• _EXERCISE OBJECTIVE_
Go through the records and give each one again exactly.

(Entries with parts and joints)
═══

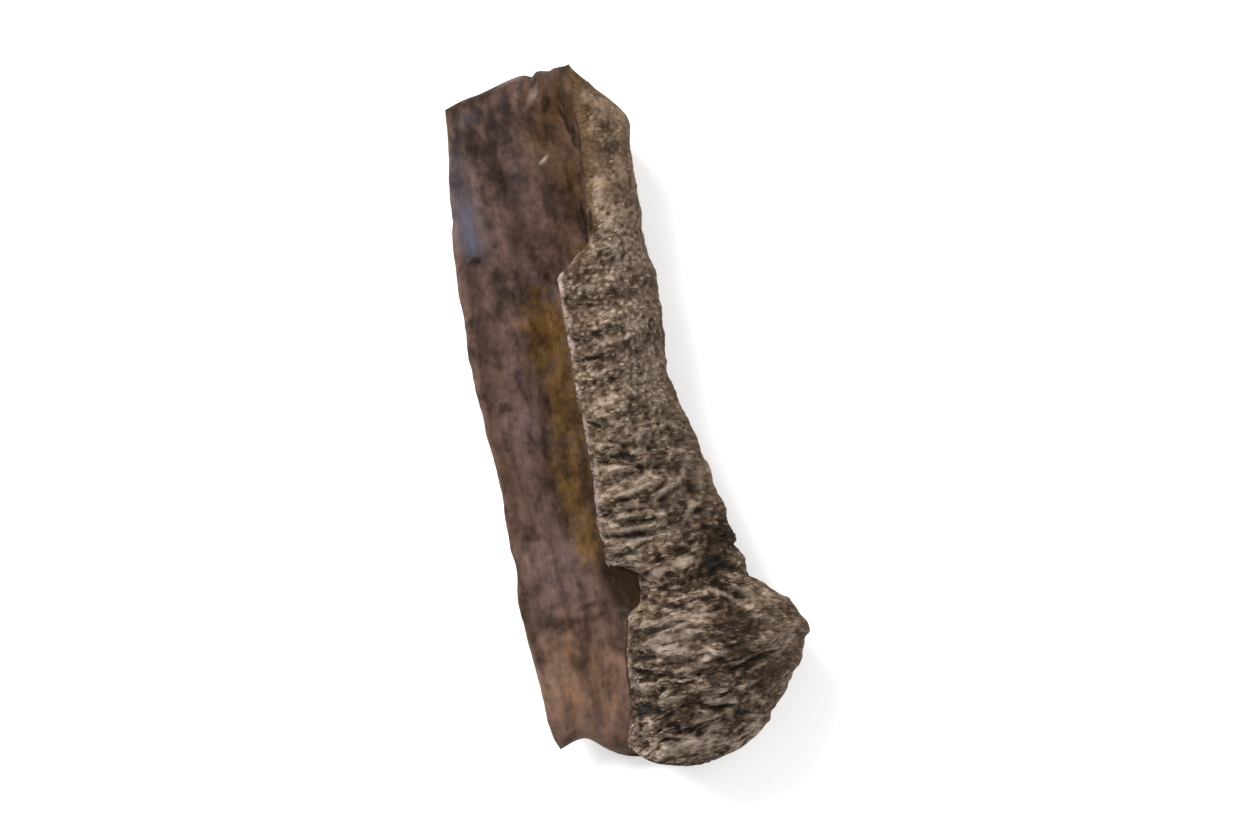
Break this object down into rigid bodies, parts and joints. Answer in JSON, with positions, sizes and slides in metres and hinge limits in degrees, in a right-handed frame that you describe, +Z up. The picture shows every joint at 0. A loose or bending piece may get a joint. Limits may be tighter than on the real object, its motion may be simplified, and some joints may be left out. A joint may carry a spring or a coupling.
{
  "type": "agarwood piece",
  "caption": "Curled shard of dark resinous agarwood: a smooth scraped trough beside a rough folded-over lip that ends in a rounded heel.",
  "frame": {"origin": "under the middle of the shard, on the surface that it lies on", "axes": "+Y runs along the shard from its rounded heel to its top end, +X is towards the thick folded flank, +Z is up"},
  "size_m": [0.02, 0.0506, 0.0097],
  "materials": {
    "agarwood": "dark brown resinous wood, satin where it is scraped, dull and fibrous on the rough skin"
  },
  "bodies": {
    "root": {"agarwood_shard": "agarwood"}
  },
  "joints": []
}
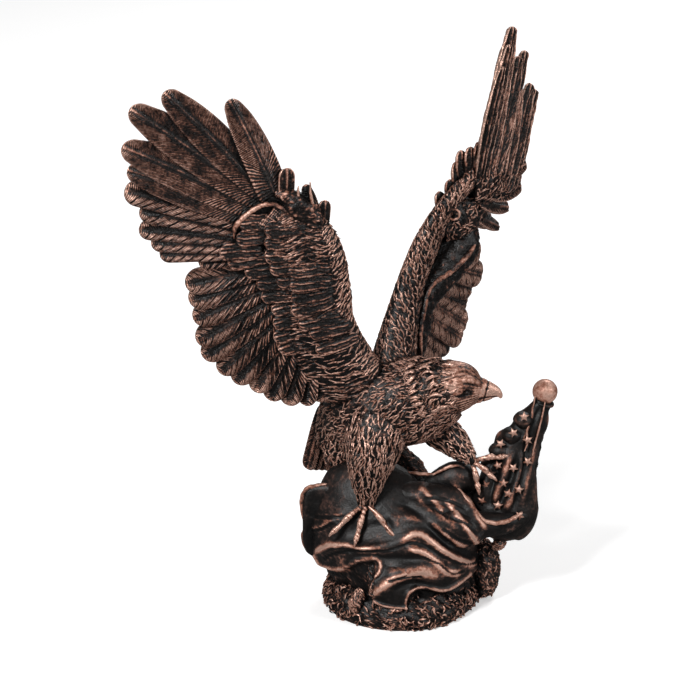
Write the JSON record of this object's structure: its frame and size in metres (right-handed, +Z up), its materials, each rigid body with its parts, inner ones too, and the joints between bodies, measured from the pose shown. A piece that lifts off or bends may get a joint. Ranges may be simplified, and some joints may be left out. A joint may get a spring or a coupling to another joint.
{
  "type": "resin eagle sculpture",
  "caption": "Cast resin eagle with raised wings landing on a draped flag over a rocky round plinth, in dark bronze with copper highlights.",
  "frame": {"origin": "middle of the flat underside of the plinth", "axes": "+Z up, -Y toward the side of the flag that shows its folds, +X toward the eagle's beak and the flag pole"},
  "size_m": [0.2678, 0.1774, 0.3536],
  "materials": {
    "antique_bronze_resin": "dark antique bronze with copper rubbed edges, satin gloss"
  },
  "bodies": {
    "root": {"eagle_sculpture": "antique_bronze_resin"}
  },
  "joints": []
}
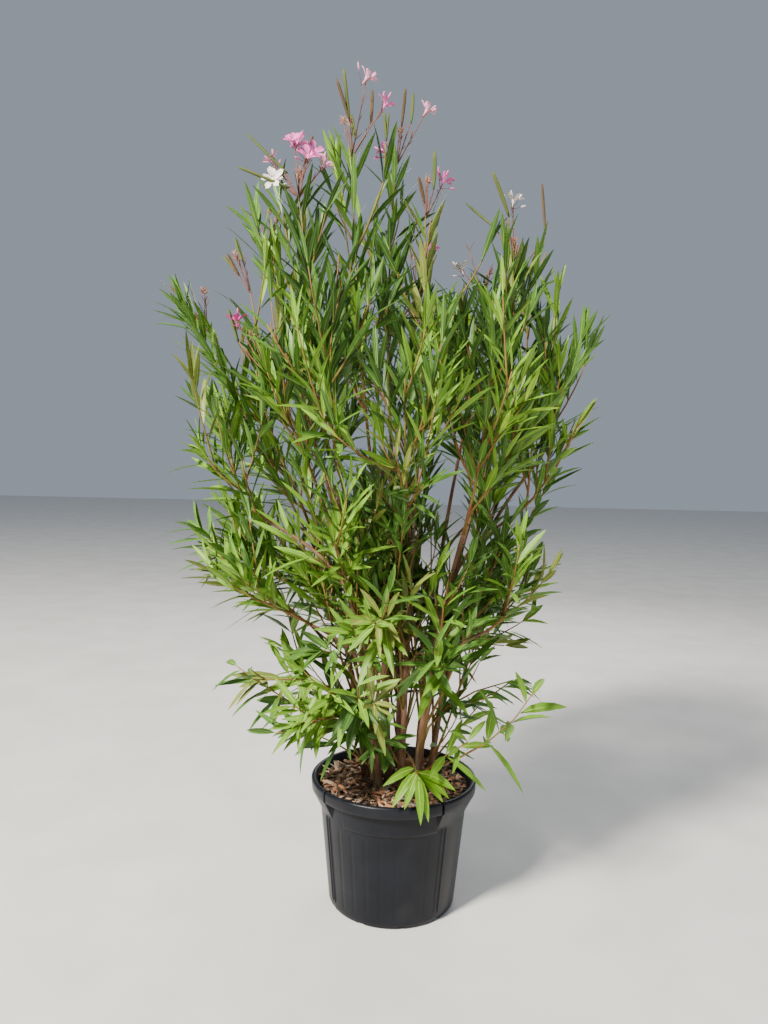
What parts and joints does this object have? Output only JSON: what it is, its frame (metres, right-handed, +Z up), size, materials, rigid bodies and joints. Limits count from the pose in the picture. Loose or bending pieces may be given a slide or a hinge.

═══

• _WORKED ANSWER_
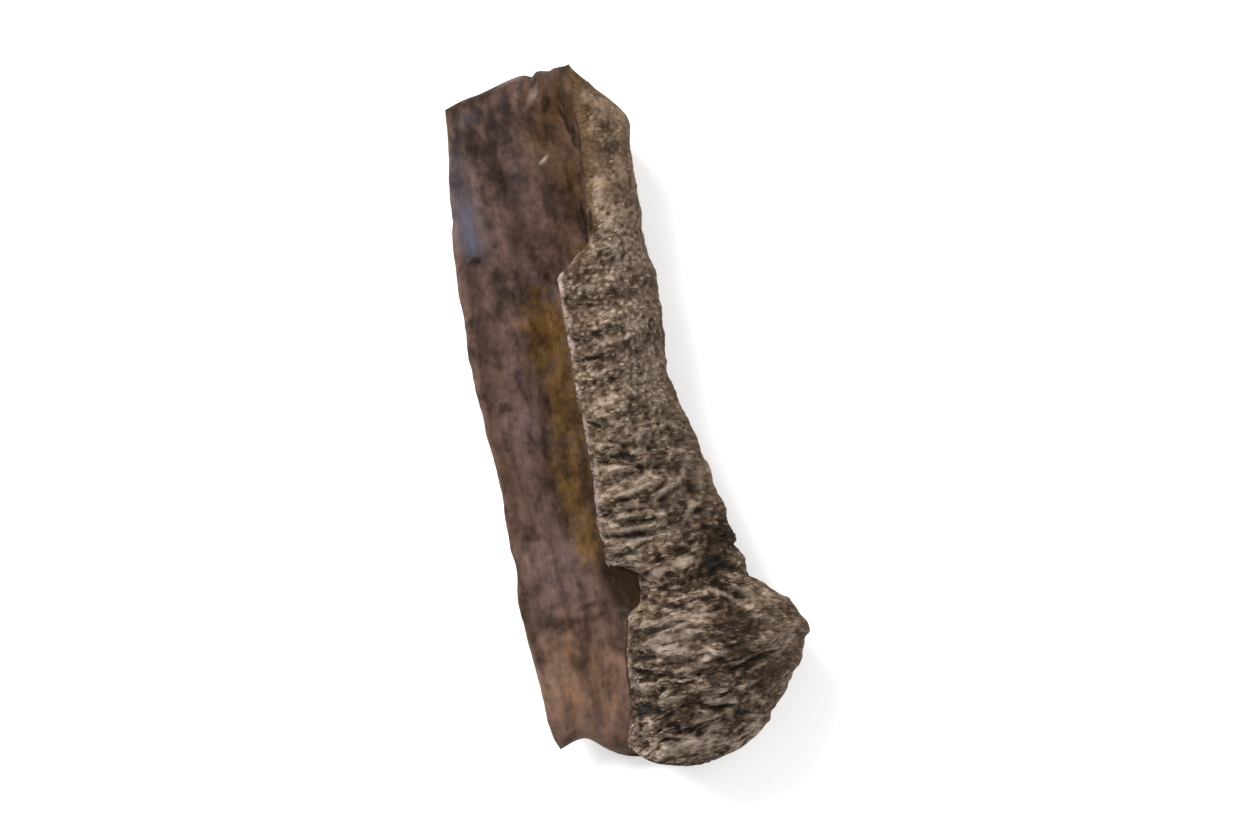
Break this object down into rigid bodies, parts and joints. Answer in JSON, with positions, sizes and slides in metres and hinge limits in degrees, in a right-handed frame that you describe, +Z up. The picture shows every joint at 0. A loose or bending piece may get a joint. Limits may be tighter than on the real object, its motion may be simplified, and some joints may be left out. A joint may carry a spring or a coupling.
{
  "type": "agarwood piece",
  "caption": "Curled shard of dark resinous agarwood: a smooth scraped trough beside a rough folded-over lip that ends in a rounded heel.",
  "frame": {"origin": "under the middle of the shard, on the surface that it lies on", "axes": "+Y runs along the shard from its rounded heel to its top end, +X is towards the thick folded flank, +Z is up"},
  "size_m": [0.02, 0.0506, 0.0097],
  "materials": {
    "agarwood": "dark brown resinous wood, satin where it is scraped, dull and fibrous on the rough skin"
  },
  "bodies": {
    "root": {"agarwood_shard": "agarwood"}
  },
  "joints": []
}
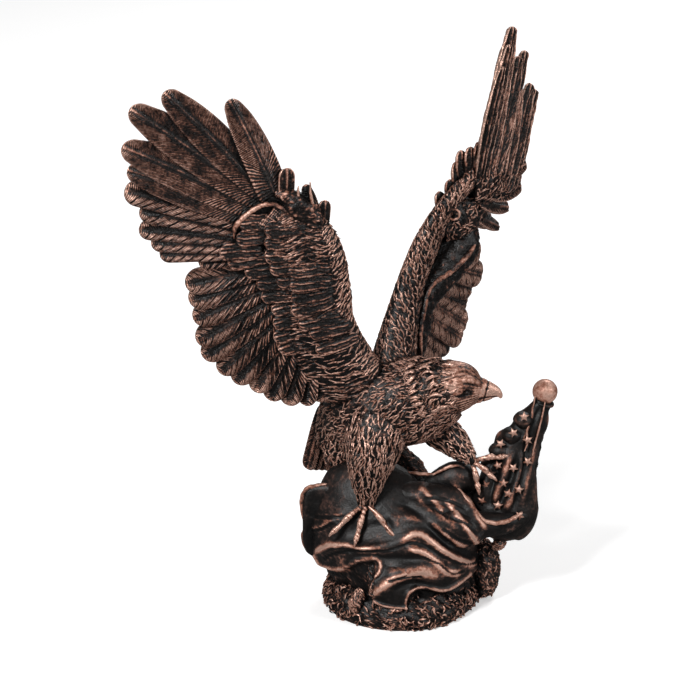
Write the JSON record of this object's structure: its frame and size in metres (right-handed, +Z up), its materials, each rigid body with its parts, inner ones too, and the joints between bodies, measured from the pose shown. A piece that lifts off or bends may get a joint. Ranges may be simplified, and some joints may be left out. A joint may get a spring or a coupling to another joint.
{
  "type": "resin eagle sculpture",
  "caption": "Cast resin eagle with raised wings landing on a draped flag over a rocky round plinth, in dark bronze with copper highlights.",
  "frame": {"origin": "middle of the flat underside of the plinth", "axes": "+Z up, -Y toward the side of the flag that shows its folds, +X toward the eagle's beak and the flag pole"},
  "size_m": [0.2678, 0.1774, 0.3536],
  "materials": {
    "antique_bronze_resin": "dark antique bronze with copper rubbed edges, satin gloss"
  },
  "bodies": {
    "root": {"eagle_sculpture": "antique_bronze_resin"}
  },
  "joints": []
}
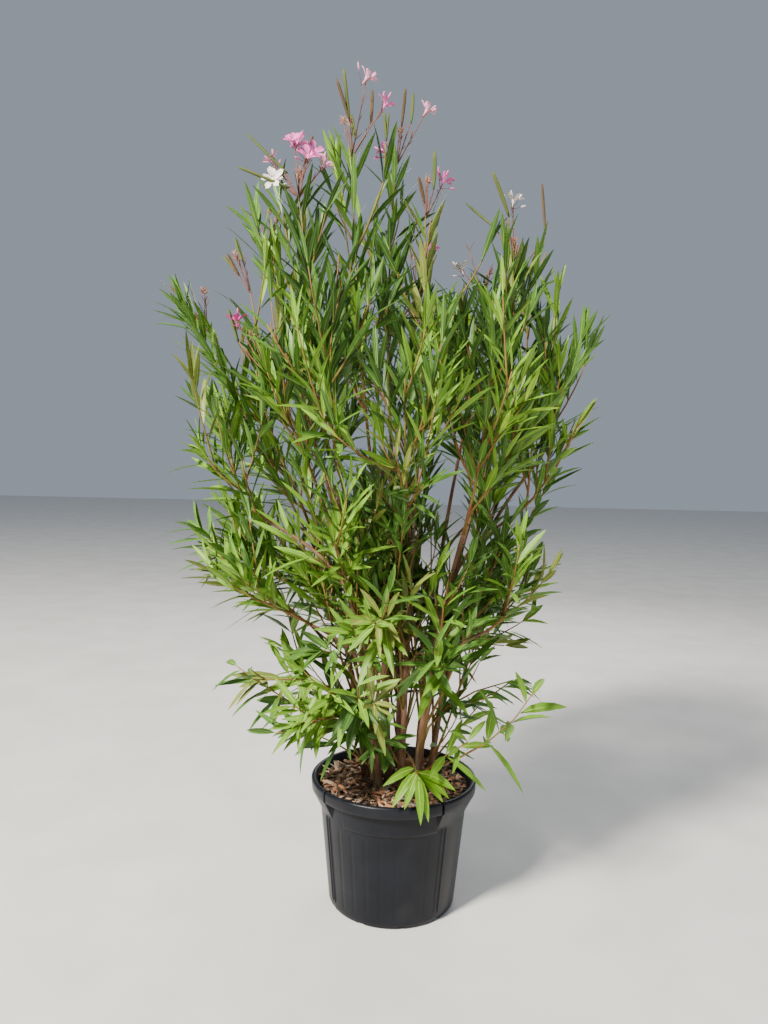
What parts and joints does this object have? Output only JSON: what it is, its frame (metres, right-handed, +Z up), size, materials, rigid bodies and joints. Limits count from the pose in the picture. Loose or bending pieces may be given a slide or a hinge.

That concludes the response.